Impact of the Provisions
The OBBBA provisions significantly strengthen the financial safety net for beginning farmers. For instance, the enhanced premium subsidies reduce the out-of-pocket cost of crop insurance, making it more affordable for new operations with limited capital. Additionally, doubling the eligibility period enables BFRs to benefit from subsidies and other assistance for a full decade, covering a larger portion of their critical start-up phase. In addition, retaining the ability to use previous producers’ APH helps ensure that new farmers can purchase a policy that provides meaningful coverage levels.
The Regulatory Issue Potentially Impacting Structure and Transition
The USDA’s Risk Management Agency (RMA) is the governmental body that is responsible for the overall financial stability and integrity of the federal crop insurance system. It’s the role of the RMA to manage and oversee the Federal Crop Insurance Program (FCIP). RMA’s key functions include:
- Program Administration and Oversight: As noted, the RMA manages the FCIC, which is the entity that ultimately provides the insurance. It also administers the FCIC in partnership with private insurance companies, known as Approved Insurance Providers (AIPs).
- Product Development and Pricing:
- RMA develops and approves the terms, conditions, and forms for all crop insurance policies (e.g., Yield Protection, Revenue Protection, Whole-Farm Revenue Protection).
- RMA is responsible for developing and approving the premium rates for these policies.
- Financial Management and Subsidies:
- RMA administers the premium subsidies and expense subsidies that the Federal government provides to farmers and the AIPs, respectively, making the insurance affordable.
- It provides reinsurance to private insurance companies through the Standard Reinsurance Agreement (SRA), essentially sharing the risk of major losses and maintaining the program’s financial viability.
- Compliance and Education:
- The RMA ensures that the AIPs comply with federal regulations and policy procedures.
- It provides risk management information and supports educational and outreach programs to help producers understand and utilize crop insurance.
Farming in an Entity
The RMA takes the position that for a farming entity to qualify for the OBBBA’s increased crop insurance premium subsidy under the BFR program, RMA’s all “substantial beneficial interest” holders must qualify as a BFR. A “substantial beneficial interest holder” is generally defined as someone with a 10 percent or more ownership interest in the business entity.
To reiterate, if the farming entity has multiple owners, and even one of the owners with a substantial beneficial interest does not meet the BFR criteria (e.g., they have been farming for more than the allowed number of years), the entire entity is ineligible for the BFR benefits. Anyone who owns 10 percent or more of the business entity (e.g., a partnership, LLC, or corporation) that is applying for crop insurance is considered a substantial beneficial interest holder. This rule applies to both individuals and other business entities that may have an ownership stake in the farming operation.
The spouse of an individual applicant is also considered to have a substantial beneficial interest unless they can prove they are legally separated.

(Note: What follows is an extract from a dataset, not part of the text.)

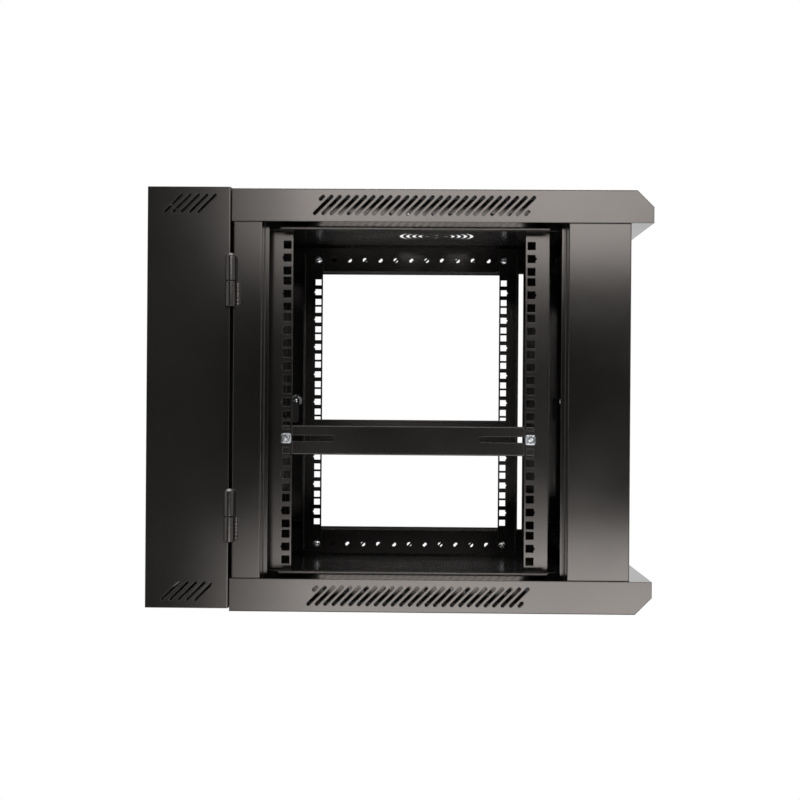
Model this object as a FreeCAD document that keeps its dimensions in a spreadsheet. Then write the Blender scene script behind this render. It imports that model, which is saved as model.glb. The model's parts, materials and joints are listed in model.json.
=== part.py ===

This is to ensure that spouses who are part of the farming operation are also accounted for under the rules.
Impact on Planning
The RMA’s position that all substantial beneficial ownership interest owners of a farming entity must qualify as a BFR to receive BFR crop insurance benefits can significantly complicate farm estate and transition planning in certain situations. The rule forces families to carefully structure ownership to ensure only individuals meeting the BFR criteria hold a substantial beneficial interest in the entity applying for benefits.
Consequently, traditional estate planning tools that grant ownership to multiple family members, such as trusts or partnerships including non-farming or experienced farming heirs, may cause the entity to lose eligibility for the BFR program’s premium subsidies and other benefits, potentially undermining the financial viability of transferring the operation to the next generation. Planners must, therefore, create structures that satisfy both the family’s desire for equitable distribution and the RMA’s strict eligibility requirements, often resulting in more complex and restrictive ownership arrangements.
Conclusion
If, indeed, the RMA’s position on BFRs and farming entities runs counter to Congressional policy of expanding crop insurance subsidies to BFRs, it might be possible that Congress will either provide a statutory fix or direct the RMA to write a less restrictive rule.